HONOLULU — The turf was pristine, and the start was just about perfect for the Chaminade baseball team at a place it had not known defeat.
“Oh, man, I was hoping that we would continue that,” Silverswords coach Chad Konishi said of his Division II team’s four-run first inning against Division I host Hawaii.
It was not to be, however, as the Rainbow Warriors’ combination of bats and arms proved too much in a 9-4 UH victory at Les Murakami Stadium on Tuesday night.
[Note: See below for more photos of Chaminade-Hawaii baseball.]
Eight pitchers kept CUH off the board over the last eight innings as UH (12-4 overall) responded from consecutive losses at UC Riverside ahead of its series with No. 15 UC Santa Barbara, the preseason Big West favorite, this weekend.

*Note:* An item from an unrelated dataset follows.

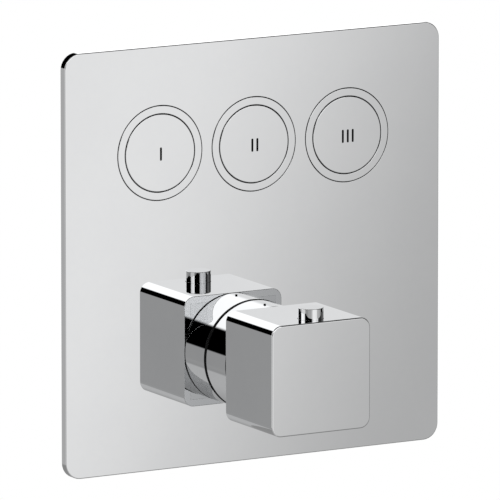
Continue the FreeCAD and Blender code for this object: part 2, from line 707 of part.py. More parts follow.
def make_cartridge_housing():
    """The cartridge's housing: neck, body, hexagonal way for the setting nut and three windows."""
    outline = [
        ("journal_radius + running_gap", NECK_FRONT),
        ("neck_radius", NECK_FRONT),
        ("neck_radius", "head_depth"),
        ("mixer_bore - seat_gap", "head_depth"),
        ("mixer_bore - seat_gap", "mixer_depth"),
        ("shuttle_bore + running_gap", "mixer_depth"),
        ("shuttle_bore + running_gap", "way_end"),
        ("journal_radius + running_gap", "way_end"),
    ]
    shell = turned("housing_shell", outline)
    way = hexagon("nut_way", "way_flats", f"way_end - {JOURNAL_END}", shift(KNOB_AXIS, depth=JOURNAL_END))
    half = "window_height / 2"
    hot = block(
        "hot_window",
        shift(KNOB_AXIS, "-mixer_bore", f"{HOT_PLACE} - supply_window / 2", f"-{half}"),
        shift(KNOB_AXIS, "-shuttle_bore + overcut", f"{HOT_PLACE} + supply_window / 2", half),
    )
    cold = block(
        "cold_window",
        shift(KNOB_AXIS, "shuttle_bore - overcut", f"{COLD_PLACE} - supply_window / 2", f"-{half}"),
        shift(KNOB_AXIS, "mixer_bore", f"{COLD_PLACE} + supply_window / 2", half),
    )
    mixed = block(
        "mixed_opening",
        shift(KNOB_AXIS, f"-{half}", "gallery_place - mixed_window / 2", "shuttle_bore - overcut"),
        shift(KNOB_AXIS, half, "gallery_place + mixed_window / 2", "mixer_bore"),
    )
    return node(cut("housing", shell, [way, hot, cold, mixed]), "cartridge_housing")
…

“I knew it would be an uphill battle, because I think their pitching staff is super deep, and he (Rich Hill) can run out guys that we don't see at our level over nine innings,” said Konishi, the second-year program leader who has led Chaminade’s resurrection in the sport from the early 1980s. “We may see it over four, and then it just peters out for us at our level. But those are some good arms; we ran into some balls (early).”
Jake Harper led off the game with a single off Kaysen Raineri and after two quick outs, Hill intentionally walked former UH slugger Safea Villaruz-Mauai. But Alex Greb followed by an unintentional pass and Cade Fujii got the scoring started with an RBI single up the middle and Hill pulled Raineri. Jackson Dorn then smacked a bases-clearing double off Dylan Waite, with all three runs charged to Raineri.
Shunsuke Sakaino started the Rainbows’ offensive surge with a solo shot to right in the bottom of the first.
UH tacked on four more in the bottom of the second to take a 6-4 lead and scored once in the third, fourth and fifth.
Sakaino went 3-for-4 to boost his batting average to .435, Elijah Ickes went 2-for-4 with two RBIs and Draven Nushida drove in a pair. Waite (2-0) picked up the win going 1 1/3 innings while Brayden Wells (0-1) took the loss with six runs charged in one-plus innings of work.
Chaminade (8-13), which beat Wichita State at the Les following the Shockers’ four-game series against UH, dropped to 3-1 at the ballpark this season. The Silverswords have eight home dates there against PacWest competition, plus another meeting with UH at the Les on April 22.
First, however, CUH must play 16 straight road games, starting with back-to-back doubleheaders at Menlo in Atherton, Calif., on Friday and Saturday.
Konishi feels good about the team’s progress after a 15-33 (8-22 PacWest) campaign in 2024. The ‘Swords dropped all four games to No. 16 Westmont College, the program Konishi feels is best in the league in late February but led at one point in each game.
“I’m not looking for pats on the back or anything, but I think it demonstrates how far we have come in a year’s time,” Konishi said.
“I keep telling these kids, you guys are better than you maybe think. And I keep trying to tell them, nobody cares about us. We just got to care about ourselves.”
Getting more games at the refurbished Hans L’Orange Park remains a program priority, but for the next season-plus the Silverswords will play a patchwork home schedule of games at Central Oahu Regional Park, Hans and the Les. Konishi said he remains grateful to Hill and LMS manager Glenn Nakaya for the dates they can provide.
“It plays so different than what CORP does, or even Hans,” Konishi said.
Konishi, who was present with Mike Trapasso’s staff in the early 2000s, has now seen three generations of surfaces at LMS — the old Astroturf and the DomoTurf that was installed in 2008.
“This is really nice, really nice. A job well done,” Konishi said of the new turf. “And with the new padding behind home plate and everything else, it's all what it's made out to be.”